EXERCISE INSTRUCTIONS:
Copy every line of the data exactly, leaving nothing out.

(Stored items)

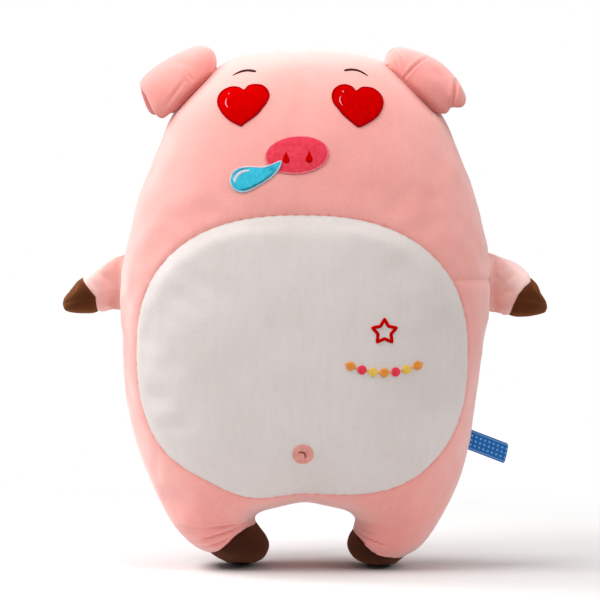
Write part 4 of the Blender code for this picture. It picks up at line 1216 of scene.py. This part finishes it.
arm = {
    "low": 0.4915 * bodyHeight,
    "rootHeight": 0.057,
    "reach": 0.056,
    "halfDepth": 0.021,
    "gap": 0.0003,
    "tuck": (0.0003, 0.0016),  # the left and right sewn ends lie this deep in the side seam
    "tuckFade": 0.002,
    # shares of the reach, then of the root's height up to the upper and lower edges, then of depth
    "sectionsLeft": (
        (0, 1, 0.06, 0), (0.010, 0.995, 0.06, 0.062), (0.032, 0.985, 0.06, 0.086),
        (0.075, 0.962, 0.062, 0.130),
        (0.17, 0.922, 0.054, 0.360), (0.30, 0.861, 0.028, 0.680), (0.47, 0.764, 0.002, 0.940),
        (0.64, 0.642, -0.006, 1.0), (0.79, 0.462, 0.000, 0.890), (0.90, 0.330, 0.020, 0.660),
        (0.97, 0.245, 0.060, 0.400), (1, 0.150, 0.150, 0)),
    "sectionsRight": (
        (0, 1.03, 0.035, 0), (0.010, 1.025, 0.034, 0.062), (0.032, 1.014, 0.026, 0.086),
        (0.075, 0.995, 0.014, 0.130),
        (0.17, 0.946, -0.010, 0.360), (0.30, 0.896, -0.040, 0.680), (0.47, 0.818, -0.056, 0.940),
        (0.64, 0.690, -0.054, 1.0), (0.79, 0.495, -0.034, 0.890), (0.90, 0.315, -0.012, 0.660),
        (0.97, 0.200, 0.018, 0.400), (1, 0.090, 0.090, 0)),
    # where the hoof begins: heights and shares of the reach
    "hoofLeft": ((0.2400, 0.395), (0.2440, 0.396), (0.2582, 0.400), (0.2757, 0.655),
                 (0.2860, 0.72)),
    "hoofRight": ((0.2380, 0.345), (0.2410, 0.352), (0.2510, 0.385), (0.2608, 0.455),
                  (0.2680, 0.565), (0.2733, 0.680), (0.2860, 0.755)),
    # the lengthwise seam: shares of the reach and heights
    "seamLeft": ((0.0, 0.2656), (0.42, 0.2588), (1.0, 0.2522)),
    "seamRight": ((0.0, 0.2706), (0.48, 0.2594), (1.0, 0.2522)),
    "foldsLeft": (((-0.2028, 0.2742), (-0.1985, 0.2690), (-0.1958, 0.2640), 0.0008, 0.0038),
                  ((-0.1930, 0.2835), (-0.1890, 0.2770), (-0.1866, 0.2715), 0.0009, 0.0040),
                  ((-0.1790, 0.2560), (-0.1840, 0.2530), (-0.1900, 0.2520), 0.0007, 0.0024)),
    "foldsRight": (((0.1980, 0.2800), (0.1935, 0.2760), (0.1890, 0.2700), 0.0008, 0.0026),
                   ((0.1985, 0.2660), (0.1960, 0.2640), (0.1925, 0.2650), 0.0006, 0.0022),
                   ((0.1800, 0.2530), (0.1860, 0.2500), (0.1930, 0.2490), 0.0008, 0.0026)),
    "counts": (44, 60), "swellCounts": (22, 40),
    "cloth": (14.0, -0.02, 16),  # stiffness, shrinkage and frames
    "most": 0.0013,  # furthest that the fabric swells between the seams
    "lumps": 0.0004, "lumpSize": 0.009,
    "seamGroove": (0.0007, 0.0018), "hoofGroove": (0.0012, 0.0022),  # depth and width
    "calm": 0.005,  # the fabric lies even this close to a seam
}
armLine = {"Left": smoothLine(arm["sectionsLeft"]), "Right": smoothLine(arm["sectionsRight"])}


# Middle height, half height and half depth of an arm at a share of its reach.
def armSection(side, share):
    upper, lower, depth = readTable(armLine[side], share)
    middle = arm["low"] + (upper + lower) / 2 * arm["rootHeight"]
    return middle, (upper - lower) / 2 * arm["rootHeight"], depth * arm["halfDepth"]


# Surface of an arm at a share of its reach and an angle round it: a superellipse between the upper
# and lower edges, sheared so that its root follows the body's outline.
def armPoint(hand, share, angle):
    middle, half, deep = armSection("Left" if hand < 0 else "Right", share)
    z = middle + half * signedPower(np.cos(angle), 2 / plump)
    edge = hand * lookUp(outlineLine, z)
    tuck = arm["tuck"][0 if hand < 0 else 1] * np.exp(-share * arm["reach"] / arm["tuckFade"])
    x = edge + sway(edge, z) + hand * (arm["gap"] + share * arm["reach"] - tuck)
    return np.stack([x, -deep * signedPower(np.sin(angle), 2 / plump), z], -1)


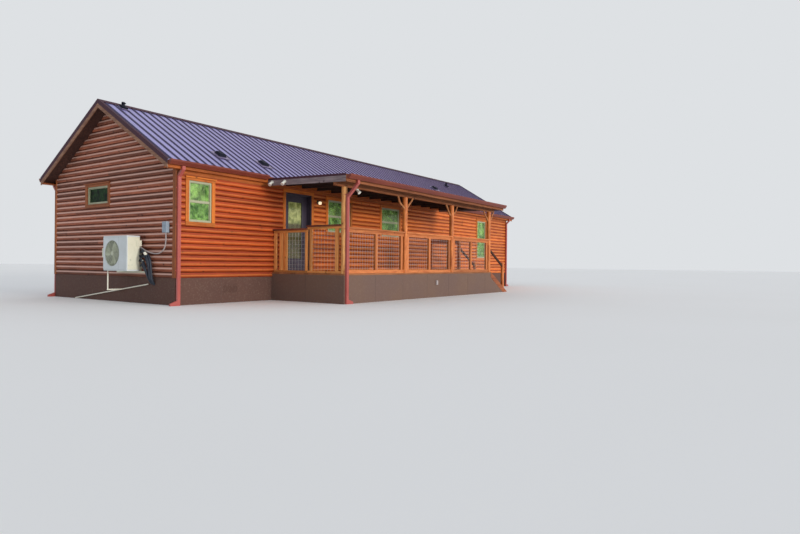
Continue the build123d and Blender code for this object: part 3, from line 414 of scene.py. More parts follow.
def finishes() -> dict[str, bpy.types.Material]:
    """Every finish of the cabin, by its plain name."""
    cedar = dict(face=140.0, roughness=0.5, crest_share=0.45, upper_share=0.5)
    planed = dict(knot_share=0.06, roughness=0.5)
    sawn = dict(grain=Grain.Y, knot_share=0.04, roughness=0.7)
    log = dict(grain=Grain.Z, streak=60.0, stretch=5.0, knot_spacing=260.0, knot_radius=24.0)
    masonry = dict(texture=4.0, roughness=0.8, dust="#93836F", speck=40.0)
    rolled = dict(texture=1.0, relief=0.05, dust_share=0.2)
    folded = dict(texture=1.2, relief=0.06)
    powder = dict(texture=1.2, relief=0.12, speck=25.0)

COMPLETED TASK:
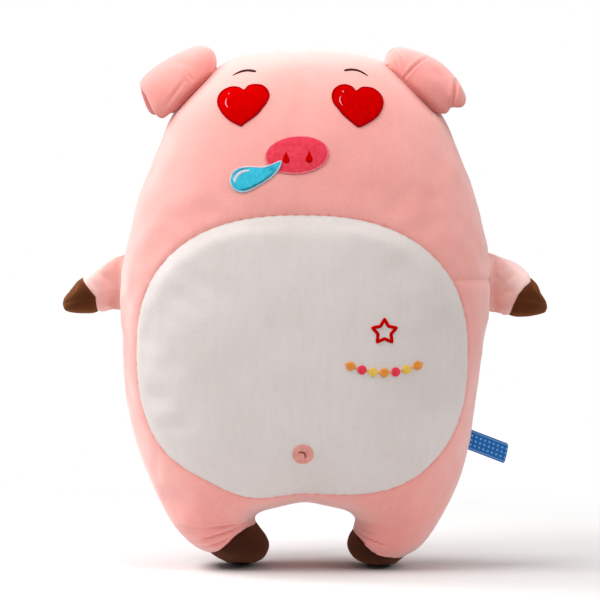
Write part 4 of the Blender code for this picture. It picks up at line 1216 of scene.py. This part finishes it.
arm = {
    "low": 0.4915 * bodyHeight,
    "rootHeight": 0.057,
    "reach": 0.056,
    "halfDepth": 0.021,
    "gap": 0.0003,
    "tuck": (0.0003, 0.0016),  # the left and right sewn ends lie this deep in the side seam
    "tuckFade": 0.002,
    # shares of the reach, then of the root's height up to the upper and lower edges, then of depth
    "sectionsLeft": (
        (0, 1, 0.06, 0), (0.010, 0.995, 0.06, 0.062), (0.032, 0.985, 0.06, 0.086),
        (0.075, 0.962, 0.062, 0.130),
        (0.17, 0.922, 0.054, 0.360), (0.30, 0.861, 0.028, 0.680), (0.47, 0.764, 0.002, 0.940),
        (0.64, 0.642, -0.006, 1.0), (0.79, 0.462, 0.000, 0.890), (0.90, 0.330, 0.020, 0.660),
        (0.97, 0.245, 0.060, 0.400), (1, 0.150, 0.150, 0)),
    "sectionsRight": (
        (0, 1.03, 0.035, 0), (0.010, 1.025, 0.034, 0.062), (0.032, 1.014, 0.026, 0.086),
        (0.075, 0.995, 0.014, 0.130),
        (0.17, 0.946, -0.010, 0.360), (0.30, 0.896, -0.040, 0.680), (0.47, 0.818, -0.056, 0.940),
        (0.64, 0.690, -0.054, 1.0), (0.79, 0.495, -0.034, 0.890), (0.90, 0.315, -0.012, 0.660),
        (0.97, 0.200, 0.018, 0.400), (1, 0.090, 0.090, 0)),
    # where the hoof begins: heights and shares of the reach
    "hoofLeft": ((0.2400, 0.395), (0.2440, 0.396), (0.2582, 0.400), (0.2757, 0.655),
                 (0.2860, 0.72)),
    "hoofRight": ((0.2380, 0.345), (0.2410, 0.352), (0.2510, 0.385), (0.2608, 0.455),
                  (0.2680, 0.565), (0.2733, 0.680), (0.2860, 0.755)),
    # the lengthwise seam: shares of the reach and heights
    "seamLeft": ((0.0, 0.2656), (0.42, 0.2588), (1.0, 0.2522)),
    "seamRight": ((0.0, 0.2706), (0.48, 0.2594), (1.0, 0.2522)),
    "foldsLeft": (((-0.2028, 0.2742), (-0.1985, 0.2690), (-0.1958, 0.2640), 0.0008, 0.0038),
                  ((-0.1930, 0.2835), (-0.1890, 0.2770), (-0.1866, 0.2715), 0.0009, 0.0040),
                  ((-0.1790, 0.2560), (-0.1840, 0.2530), (-0.1900, 0.2520), 0.0007, 0.0024)),
    "foldsRight": (((0.1980, 0.2800), (0.1935, 0.2760), (0.1890, 0.2700), 0.0008, 0.0026),
                   ((0.1985, 0.2660), (0.1960, 0.2640), (0.1925, 0.2650), 0.0006, 0.0022),
                   ((0.1800, 0.2530), (0.1860, 0.2500), (0.1930, 0.2490), 0.0008, 0.0026)),
    "counts": (44, 60), "swellCounts": (22, 40),
    "cloth": (14.0, -0.02, 16),  # stiffness, shrinkage and frames
    "most": 0.0013,  # furthest that the fabric swells between the seams
    "lumps": 0.0004, "lumpSize": 0.009,
    "seamGroove": (0.0007, 0.0018), "hoofGroove": (0.0012, 0.0022),  # depth and width
    "calm": 0.005,  # the fabric lies even this close to a seam
}
armLine = {"Left": smoothLine(arm["sectionsLeft"]), "Right": smoothLine(arm["sectionsRight"])}


# Middle height, half height and half depth of an arm at a share of its reach.
def armSection(side, share):
    upper, lower, depth = readTable(armLine[side], share)
    middle = arm["low"] + (upper + lower) / 2 * arm["rootHeight"]
    return middle, (upper - lower) / 2 * arm["rootHeight"], depth * arm["halfDepth"]


# Surface of an arm at a share of its reach and an angle round it: a superellipse between the upper
# and lower edges, sheared so that its root follows the body's outline.
def armPoint(hand, share, angle):
    middle, half, deep = armSection("Left" if hand < 0 else "Right", share)
    z = middle + half * signedPower(np.cos(angle), 2 / plump)
    edge = hand * lookUp(outlineLine, z)
    tuck = arm["tuck"][0 if hand < 0 else 1] * np.exp(-share * arm["reach"] / arm["tuckFade"])
    x = edge + sway(edge, z) + hand * (arm["gap"] + share * arm["reach"] - tuck)
    return np.stack([x, -deep * signedPower(np.sin(angle), 2 / plump), z], -1)


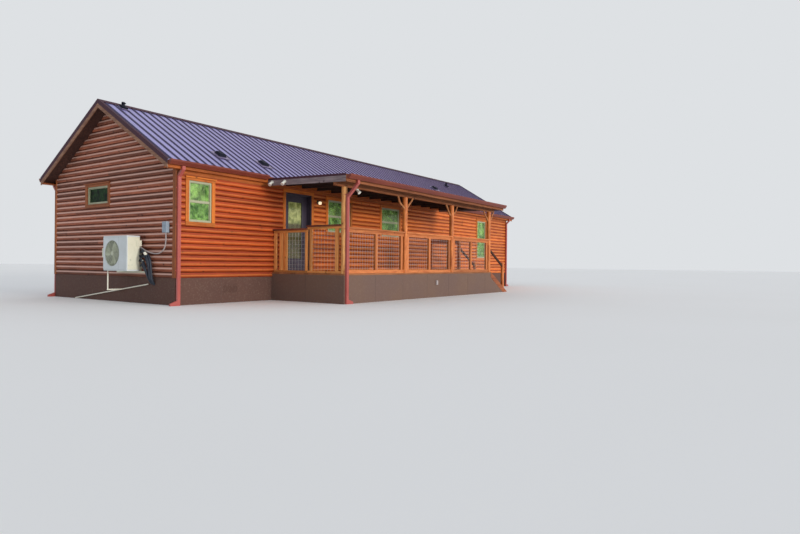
Continue the build123d and Blender code for this object: part 3, from line 414 of scene.py. More parts follow.
def finishes() -> dict[str, bpy.types.Material]:
    """Every finish of the cabin, by its plain name."""
    cedar = dict(face=140.0, roughness=0.5, crest_share=0.45, upper_share=0.5)
    planed = dict(knot_share=0.06, roughness=0.5)
    sawn = dict(grain=Grain.Y, knot_share=0.04, roughness=0.7)
    log = dict(grain=Grain.Z, streak=60.0, stretch=5.0, knot_spacing=260.0, knot_radius=24.0)
    masonry = dict(texture=4.0, roughness=0.8, dust="#93836F", speck=40.0)
    rolled = dict(texture=1.0, relief=0.05, dust_share=0.2)
    folded = dict(texture=1.2, relief=0.06)
    powder = dict(texture=1.2, relief=0.12, speck=25.0)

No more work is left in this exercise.